Locker and Vanden Brook kept digging. “Pentagon defends millions to contractor despite unpaid taxesread the next story on April 16, detailing congressional calls to garnish Leonie’s contracts and increase oversight.

Around the same time, the two reporters began to notice something odd. Twitter accounts purporting to be them popped up, as did Facebook pages, and even websites like www.raylocker.com. These fake accounts began to post messages and stories that, to put it mildly, cast the reporters in a negative light. Needless to say, neither Locker nor Vanden Brook had any connection to these phony accounts.

Then on April 19, in a little noticed story, USA Today reporter Gregory Kane wrote “A USA TODAY reporter and editor investigating Pentagon propaganda contractors have themselves been subjected to a propaganda campaign of sorts, waged on the Internet through a series of bogus websites.” Kane and his colleagues worked to track the origins of the campaign: when it began and who was behind it. Kane concluded:

“Internet domain registries show the website TomVandenBrook.com was created Jan. 7 — just days after Pentagon reporter Tom Vanden Brook first contacted Pentagon contractors involved in the program. Two weeks after his editor Ray Locker’s byline appeared on a story, someone created a similar site, RayLocker.com, through the same company.  If the websites were created using federal funds, it could violate federal law prohibiting the production of propaganda for domestic consumption.”

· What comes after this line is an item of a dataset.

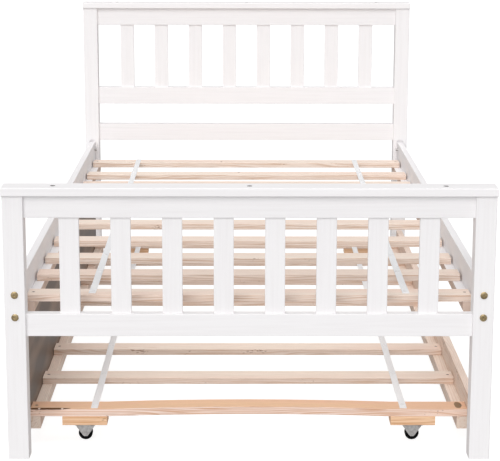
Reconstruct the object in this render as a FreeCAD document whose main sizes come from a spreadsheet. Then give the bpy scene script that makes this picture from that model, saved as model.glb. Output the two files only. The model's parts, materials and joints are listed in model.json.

The websites, fake social media accounts and other mischief, such as altering Wikipedia entries, all painted the journalists in a negative light. Some posts suggested that the two were working in cooperation with the Taliban. In other words, someone with motive was trying to smear Vanden Brook and Locker.

Although a Pentagon spokesman denied any knowledge of any such operation, it didn’t take long for fingers to point back to defense contractor Leonie Industries. Among those pointing were Gawker‘s John Cook:

“Oddly, the USA Today story on the mischief names only “Pentagon contractors” as likely culprits. But a source familiar with the story confirms that the contractor responsible is Leonie Industries, an information operations company with more than $90 million in Army contracts in Afghanistan.”

Cook doesn’t name his source, and says that Vanden Brook told him via email that he didn’t know who was responsible for the smear campaign. Numerous calls and emails from VOA to Leonie went unanswered, however the company on April 24 posted the following to its corporate blog:

“Leonie condemns the activities described in the article. While Leonie has no reason to believe that any employee was involved in this activity, an internal investigation is being conducted to determine whether any employee was so involved. If that investigation determines that there was such involvement, appropriate action will be taken.”

Graphic image from Leonie Industries webpage

At present, the two bogus websites are blocked, and the fake social media accounts have gone dark. But that doesn’t mean that they haven’t done damage, or that the story ends here. Vanden Brook called the campaign “creepy” and Ray Locker told the Washington Post‘s Erik Wemple it was “something I’ve never experienced in thirty years.” Since last week, the story has gone quiet, but it’s a guarantee that more reporters now are paying attention to “info ops” and online smears, at home or abroad.

In 2011, the Leonie Group won 12 Defense Department contracts for a total of $92, 324, 165.  They won their first DoD contract in 2008, and since then have been awarded a total of $145, 190, 686 dollars. Of the 2011 contracts, funds were spent in three countries: Iraq, Afghanistan and Colombia. For the first two, services provided were listed as “other professional services” while for Colombia they were “training and curriculum development.”

Leonie describes itself as a “strategic communication and mission support” firm with offices in Washington, Los Angeles, Tampa, Baghdad and Kabul. Among the services offered:

“Consulting with our clients to understand your messaging goals and objectives, we research and analyze how we can best reach your target audience, maximizing effectiveness by intrinsically understanding the environment before coordinating, integrating and disseminating your communications campaign via TV, radio, print, digital media and other creative channels.”

In corporate terms, “strategic communication.” In military terms, “information operations.” In plain English, propaganda.

The Pentagon, like every other military organization, has long used various forms of propaganda, at home and overseas. However, early in the 20th Century, Congress and the White House sought to curb or eliminate any U.S. government propaganda that might be aimed at U.S. citizens.

For example, 5 U.S.C., Section 3107, passed in late 1913, states: “Appropriated funds may not be used to pay a publicity expert unless specifically appropriated for that purpose.” The Smith-Mundt Act of 1948 further defined what types of communications the U.S. government could have with those overseas, and within the United States. [Full disclosure: the Voice of America and its parent organization, the Broadcasting Board of Governors, are also bound by this measure not to actively distribute any material to a U.S. audience.] And further various appropriations measures through the years, like 2004’s omnibus spending bill, prohibit funds to be used “…for publicity or propaganda purposes within the United States not heretofor authorized by Congress.”

This means that if any U.S. tax funds, equipment or personnel were used, knowingly or not, in constructing the smear against the two USA Today journalists, it would very likely constitute a violation of federal law. Both the Pentagon and Leonie say investigations are underway. In any event, the smear appears to have backfired badly.

So here’s the ironic bow on the package: what began as a story about the questionable effectiveness of propaganda overseas is turning now into questions about its use at home. And what started as an effort to tarnish the public image of two journalists may end up dimming the reputation of those firms that try to control it.